## Extracted records
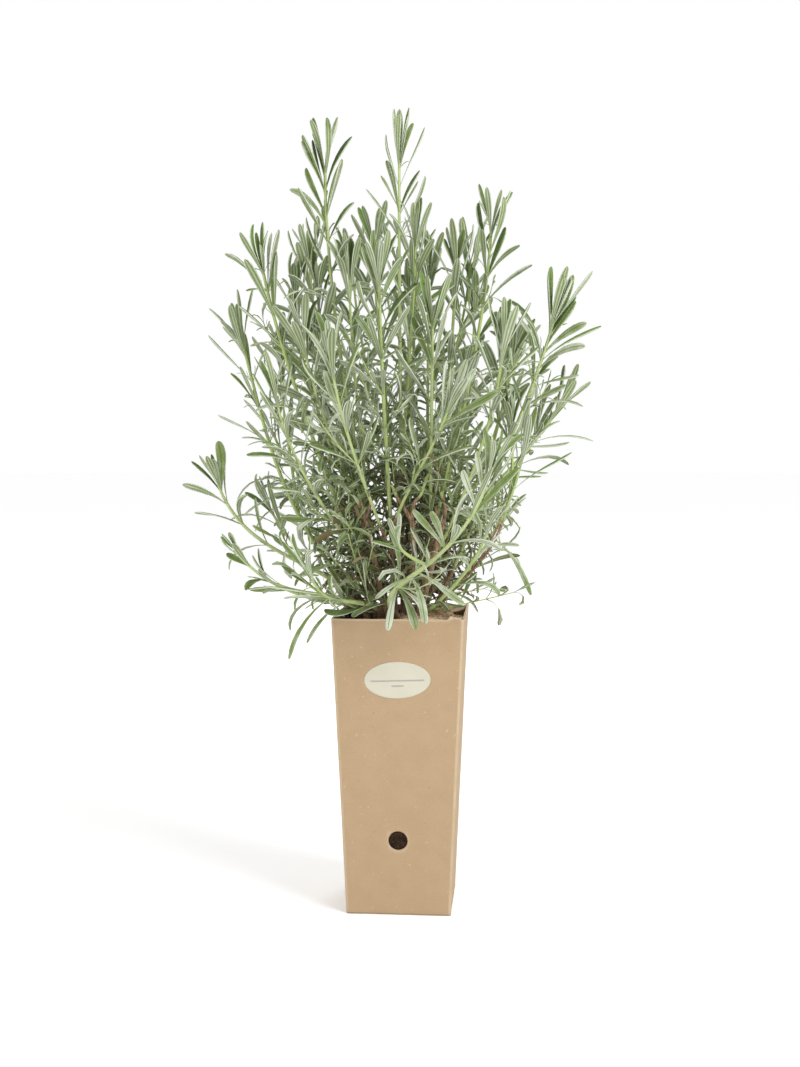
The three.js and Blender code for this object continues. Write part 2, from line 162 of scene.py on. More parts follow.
class MeshDraft:
    """Collects blocks of vertices, faces and marks, and makes one object of them."""

    def __init__(self, marks: tuple[str, ...] = ()) -> None:
        """Starts an empty draft whose vertices carry the named marks."""
        self.marks = marks
        self.points: list[np.ndarray] = []
        self.faces: list[np.ndarray] = []
        self.finishes: list[np.ndarray] = []
        self.values: dict[str, list[np.ndarray]] = {mark: [] for mark in marks}
        self.count = 0

    def add(self, points: np.ndarray, faces: list[np.ndarray], finish: int = 0,
            **values: np.ndarray | float) -> None:
        """Adds a block.

        Args:
            points: Vertices, one row each.
            faces: Arrays of triangles or quads that count from this block's first vertex.
            finish: Which of the object's materials the block has.
            values: What each vertex carries for the named marks. A mark left out is 0.
        """
        self.points.append(points)
        for block in faces:
            self.faces.append(block + self.count)
            self.finishes.append(np.full(len(block), finish))
        for mark in self.marks:
            given = np.asarray(values.get(mark, 0.0), float)
            self.values[mark].append(np.broadcast_to(given, (len(points),)))
        self.count += len(points)

    def build(self, name: str, materials: list[bpy.types.Material]) -> bpy.types.Object:
        """Makes the object, smooth shaded.

        Args:
            name: The piece's name.
            materials: Its materials, in the order that finish counts.

        Returns:
            The new object, in the scene.
        """
        points = np.concatenate(self.points)
        corners = np.concatenate([block.ravel() for block in self.faces])
        sides = np.concatenate([np.full(len(block), block.shape[1]) for block in self.faces])
        mesh = bpy.data.meshes.new(name)
        mesh.vertices.add(len(points))
        mesh.vertices.foreach_set("co", points.astype(np.float32).ravel())
        mesh.loops.add(len(corners))
        mesh.loops.foreach_set("vertex_index", corners.astype(np.int32))
        mesh.polygons.add(len(sides))
        starts = np.concatenate([[0], np.cumsum(sides)[:-1]])
        mesh.polygons.foreach_set("loop_start", starts.astype(np.int32))
        mesh.polygons.foreach_set("material_index", np.concatenate(self.finishes).astype(np.int32))
        for mark in self.marks:
            set_mark(mesh, mark, np.concatenate(self.values[mark]))
        for material in materials:
            mesh.materials.append(material)
        mesh.update(calc_edges=True)
        mesh.shade_smooth()
        piece = bpy.data.objects.new(name, mesh)
        bpy.context.scene.collection.objects.link(piece)
        return piece


def grid_faces(rows: int, columns: int, closed: bool) -> np.ndarray:
    """Quads between rows of vertices, counterclockwise seen from outside.

    Args:
        rows: How many rows of vertices there are.
        columns: How many vertices a row has.
        closed: Whether a row's last vertex joins its first.

    Returns:
        One quad a row, as vertex numbers.
    """
    here, there = np.meshgrid(np.arange(rows - 1), np.arange(columns if closed else columns - 1),
                              indexing="ij")
    after = (there + 1) % columns
    low, high = here * columns, (here + 1) * columns
    quads = np.stack([low + there, low + after, high + after, high + there], axis=-1)
    return quads.reshape(-1, 4)


def fan_faces(ring_start: int, count: int, tip: int, outward: bool) -> np.ndarray:
    """Triangles from a ring to one vertex.

    Args:
        ring_start: The ring's first vertex.
        count: How many vertices it has.
        tip: The vertex they all meet in.
        outward: Whether the tip lies past the last ring, or before the first.

    Returns:
        One triangle a row, as vertex numbers.
    """
    here = ring_start + np.arange(count)
    after = ring_start + (np.arange(count) + 1) % count
    order = (here, after) if outward else (after, here)
    return np.stack([*order, np.full(count, tip)], axis=-1)


def capped(rings: np.ndarray, first: np.ndarray, last: np.ndarray,
           ) -> tuple[np.ndarray, list[np.ndarray]]:
    """A closed skin over rings of vertices.

    Args:
        rings: The vertices by ring and then around it, counterclockwise seen from the last ring.
        first: The point that closes the first ring.
        last: The point that closes the last ring.

    Returns:
        Vertices and faces.
    """
    rows, sides = rings.shape[:2]
    count = rows * sides
    faces = [
        grid_faces(rows, sides, True),
        fan_faces(0, sides, count, False),
        fan_faces(count - sides, sides, count + 1, True),
    ]
    return np.concatenate([rings.reshape(-1, 3), [first], [last]]), faces


def tube(points: np.ndarray, radii: np.ndarray, section: np.ndarray, facing: np.ndarray,
         ) -> tuple[np.ndarray, list[np.ndarray]]:
    """A closed tube along a line.

    Args:
        points: The line, one row each.
        radii: Its radius at each point.
        section: The section's outline, for a radius of one, counterclockwise.
        facing: The direction that the section's first axis turns to.

    Returns:
        Vertices and faces.
    """
    tangents = unit(np.gradient(points, axis=0))
    first = unit(facing[None, :] - tangents * (tangents @ facing)[:, None])
    second = np.cross(tangents, first)
    outline = first[:, None, :] * section[None, :, :1] + second[:, None, :] * section[None, :, 1:]
    return capped(points[:, None, :] + radii[:, None, None] * outline, points[0], points[-1])


def round_section(sides: int, squareness: float = 0.0) -> np.ndarray:
    """A round outline, or one with its corners drawn out.

    Args:
        sides: How many vertices it has.
        squareness: From 0 for a circle to about 0.3 for a square.

    Returns:
        One row for each vertex.
    """
    angle = np.arange(sides) / sides * FULL_TURN
    radius = 1 - squareness * np.sin(2 * angle) ** 2
    return np.stack([radius * np.cos(angle), radius * np.sin(angle)], axis=1)


# Materials: a small helper, the shared effects and one class for each finish.


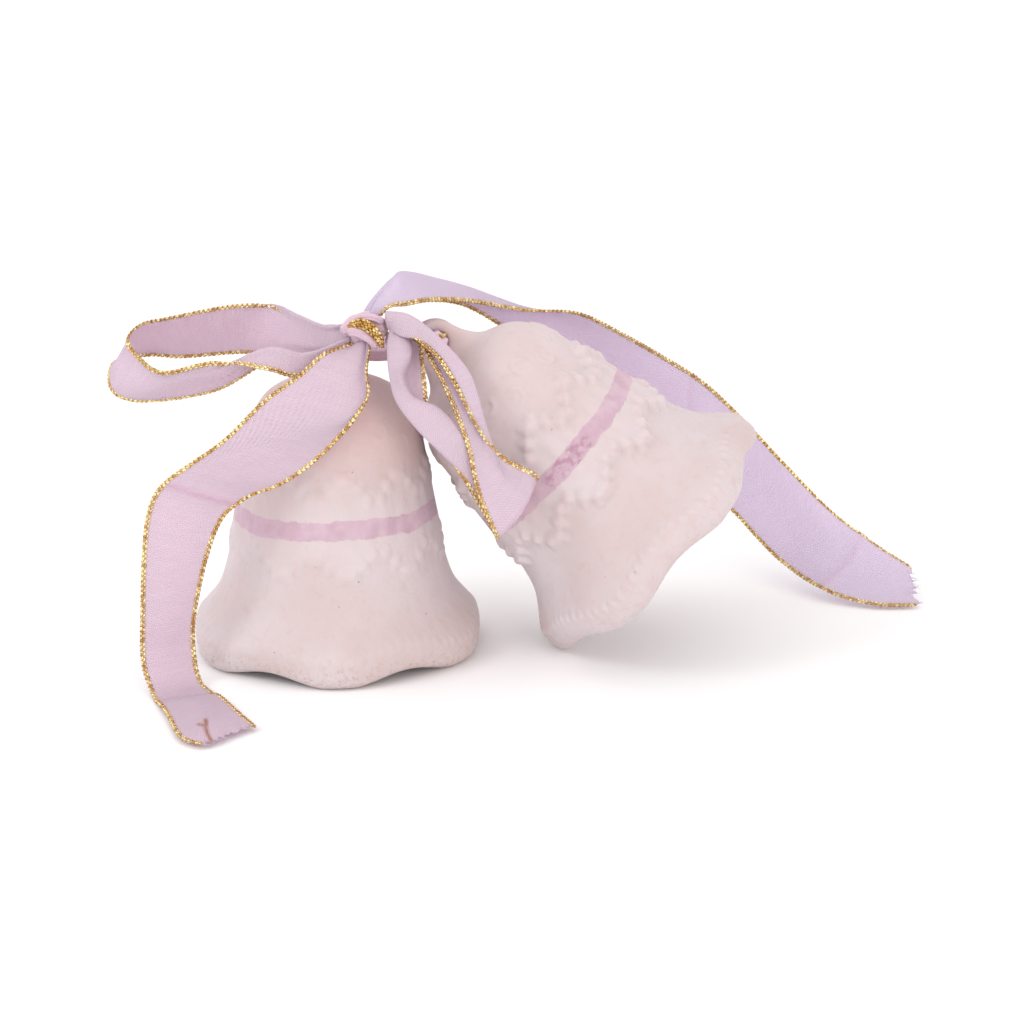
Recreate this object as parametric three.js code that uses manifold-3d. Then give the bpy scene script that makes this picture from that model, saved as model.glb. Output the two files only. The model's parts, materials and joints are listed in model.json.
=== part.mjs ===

## What you have to do
Output the whole listing above again, word for word.

## Finished task
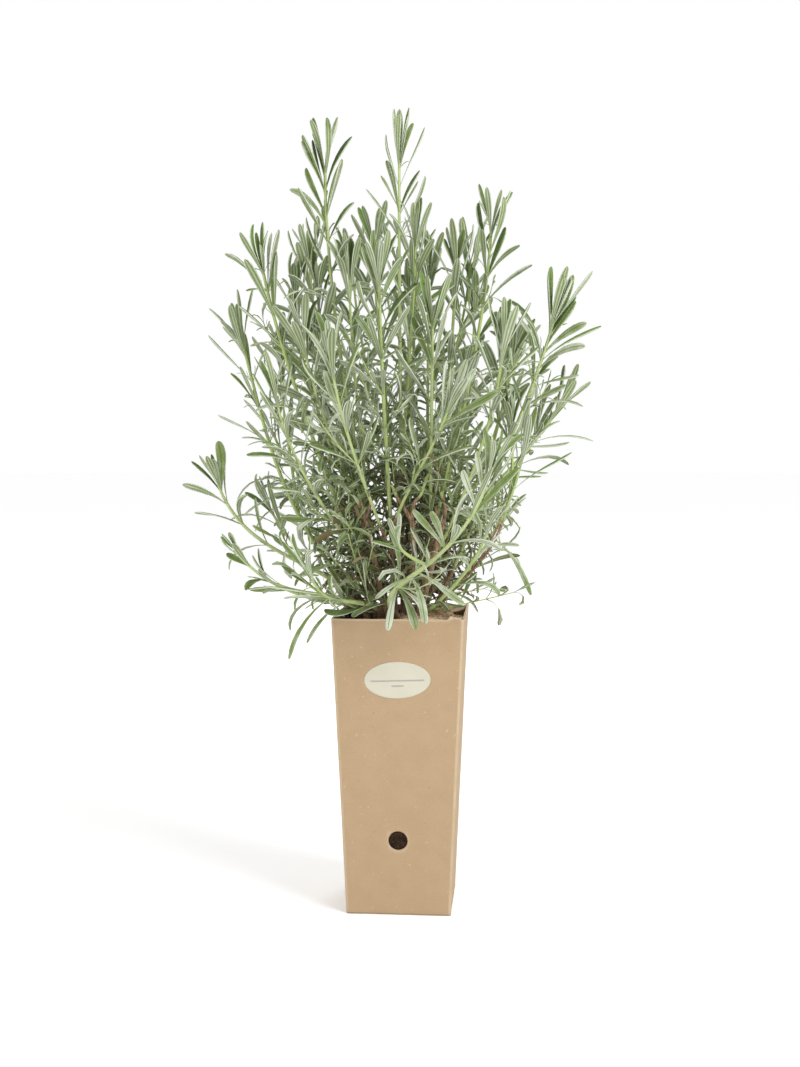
The three.js and Blender code for this object continues. Write part 2, from line 162 of scene.py on. More parts follow.
class MeshDraft:
    """Collects blocks of vertices, faces and marks, and makes one object of them."""

    def __init__(self, marks: tuple[str, ...] = ()) -> None:
        """Starts an empty draft whose vertices carry the named marks."""
        self.marks = marks
        self.points: list[np.ndarray] = []
        self.faces: list[np.ndarray] = []
        self.finishes: list[np.ndarray] = []
        self.values: dict[str, list[np.ndarray]] = {mark: [] for mark in marks}
        self.count = 0

    def add(self, points: np.ndarray, faces: list[np.ndarray], finish: int = 0,
            **values: np.ndarray | float) -> None:
        """Adds a block.

        Args:
            points: Vertices, one row each.
            faces: Arrays of triangles or quads that count from this block's first vertex.
            finish: Which of the object's materials the block has.
            values: What each vertex carries for the named marks. A mark left out is 0.
        """
        self.points.append(points)
        for block in faces:
            self.faces.append(block + self.count)
            self.finishes.append(np.full(len(block), finish))
        for mark in self.marks:
            given = np.asarray(values.get(mark, 0.0), float)
            self.values[mark].append(np.broadcast_to(given, (len(points),)))
        self.count += len(points)

    def build(self, name: str, materials: list[bpy.types.Material]) -> bpy.types.Object:
        """Makes the object, smooth shaded.

        Args:
            name: The piece's name.
            materials: Its materials, in the order that finish counts.

        Returns:
            The new object, in the scene.
        """
        points = np.concatenate(self.points)
        corners = np.concatenate([block.ravel() for block in self.faces])
        sides = np.concatenate([np.full(len(block), block.shape[1]) for block in self.faces])
        mesh = bpy.data.meshes.new(name)
        mesh.vertices.add(len(points))
        mesh.vertices.foreach_set("co", points.astype(np.float32).ravel())
        mesh.loops.add(len(corners))
        mesh.loops.foreach_set("vertex_index", corners.astype(np.int32))
        mesh.polygons.add(len(sides))
        starts = np.concatenate([[0], np.cumsum(sides)[:-1]])
        mesh.polygons.foreach_set("loop_start", starts.astype(np.int32))
        mesh.polygons.foreach_set("material_index", np.concatenate(self.finishes).astype(np.int32))
        for mark in self.marks:
            set_mark(mesh, mark, np.concatenate(self.values[mark]))
        for material in materials:
            mesh.materials.append(material)
        mesh.update(calc_edges=True)
        mesh.shade_smooth()
        piece = bpy.data.objects.new(name, mesh)
        bpy.context.scene.collection.objects.link(piece)
        return piece


def grid_faces(rows: int, columns: int, closed: bool) -> np.ndarray:
    """Quads between rows of vertices, counterclockwise seen from outside.

    Args:
        rows: How many rows of vertices there are.
        columns: How many vertices a row has.
        closed: Whether a row's last vertex joins its first.

    Returns:
        One quad a row, as vertex numbers.
    """
    here, there = np.meshgrid(np.arange(rows - 1), np.arange(columns if closed else columns - 1),
                              indexing="ij")
    after = (there + 1) % columns
    low, high = here * columns, (here + 1) * columns
    quads = np.stack([low + there, low + after, high + after, high + there], axis=-1)
    return quads.reshape(-1, 4)


def fan_faces(ring_start: int, count: int, tip: int, outward: bool) -> np.ndarray:
    """Triangles from a ring to one vertex.

    Args:
        ring_start: The ring's first vertex.
        count: How many vertices it has.
        tip: The vertex they all meet in.
        outward: Whether the tip lies past the last ring, or before the first.

    Returns:
        One triangle a row, as vertex numbers.
    """
    here = ring_start + np.arange(count)
    after = ring_start + (np.arange(count) + 1) % count
    order = (here, after) if outward else (after, here)
    return np.stack([*order, np.full(count, tip)], axis=-1)


def capped(rings: np.ndarray, first: np.ndarray, last: np.ndarray,
           ) -> tuple[np.ndarray, list[np.ndarray]]:
    """A closed skin over rings of vertices.

    Args:
        rings: The vertices by ring and then around it, counterclockwise seen from the last ring.
        first: The point that closes the first ring.
        last: The point that closes the last ring.

    Returns:
        Vertices and faces.
    """
    rows, sides = rings.shape[:2]
    count = rows * sides
    faces = [
        grid_faces(rows, sides, True),
        fan_faces(0, sides, count, False),
        fan_faces(count - sides, sides, count + 1, True),
    ]
    return np.concatenate([rings.reshape(-1, 3), [first], [last]]), faces


def tube(points: np.ndarray, radii: np.ndarray, section: np.ndarray, facing: np.ndarray,
         ) -> tuple[np.ndarray, list[np.ndarray]]:
    """A closed tube along a line.

    Args:
        points: The line, one row each.
        radii: Its radius at each point.
        section: The section's outline, for a radius of one, counterclockwise.
        facing: The direction that the section's first axis turns to.

    Returns:
        Vertices and faces.
    """
    tangents = unit(np.gradient(points, axis=0))
    first = unit(facing[None, :] - tangents * (tangents @ facing)[:, None])
    second = np.cross(tangents, first)
    outline = first[:, None, :] * section[None, :, :1] + second[:, None, :] * section[None, :, 1:]
    return capped(points[:, None, :] + radii[:, None, None] * outline, points[0], points[-1])


def round_section(sides: int, squareness: float = 0.0) -> np.ndarray:
    """A round outline, or one with its corners drawn out.

    Args:
        sides: How many vertices it has.
        squareness: From 0 for a circle to about 0.3 for a square.

    Returns:
        One row for each vertex.
    """
    angle = np.arange(sides) / sides * FULL_TURN
    radius = 1 - squareness * np.sin(2 * angle) ** 2
    return np.stack([radius * np.cos(angle), radius * np.sin(angle)], axis=1)


# Materials: a small helper, the shared effects and one class for each finish.


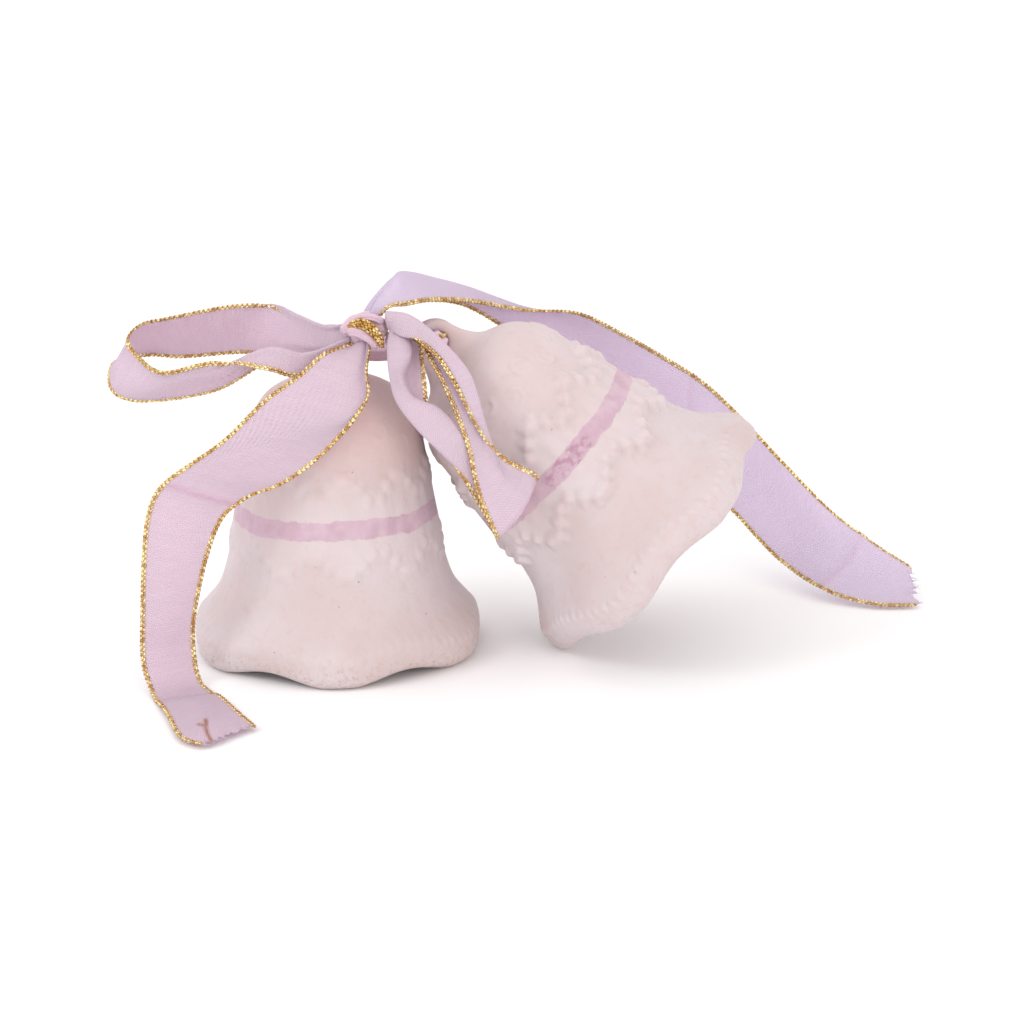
Recreate this object as parametric three.js code that uses manifold-3d. Then give the bpy scene script that makes this picture from that model, saved as model.glb. Output the two files only. The model's parts, materials and joints are listed in model.json.
=== part.mjs ===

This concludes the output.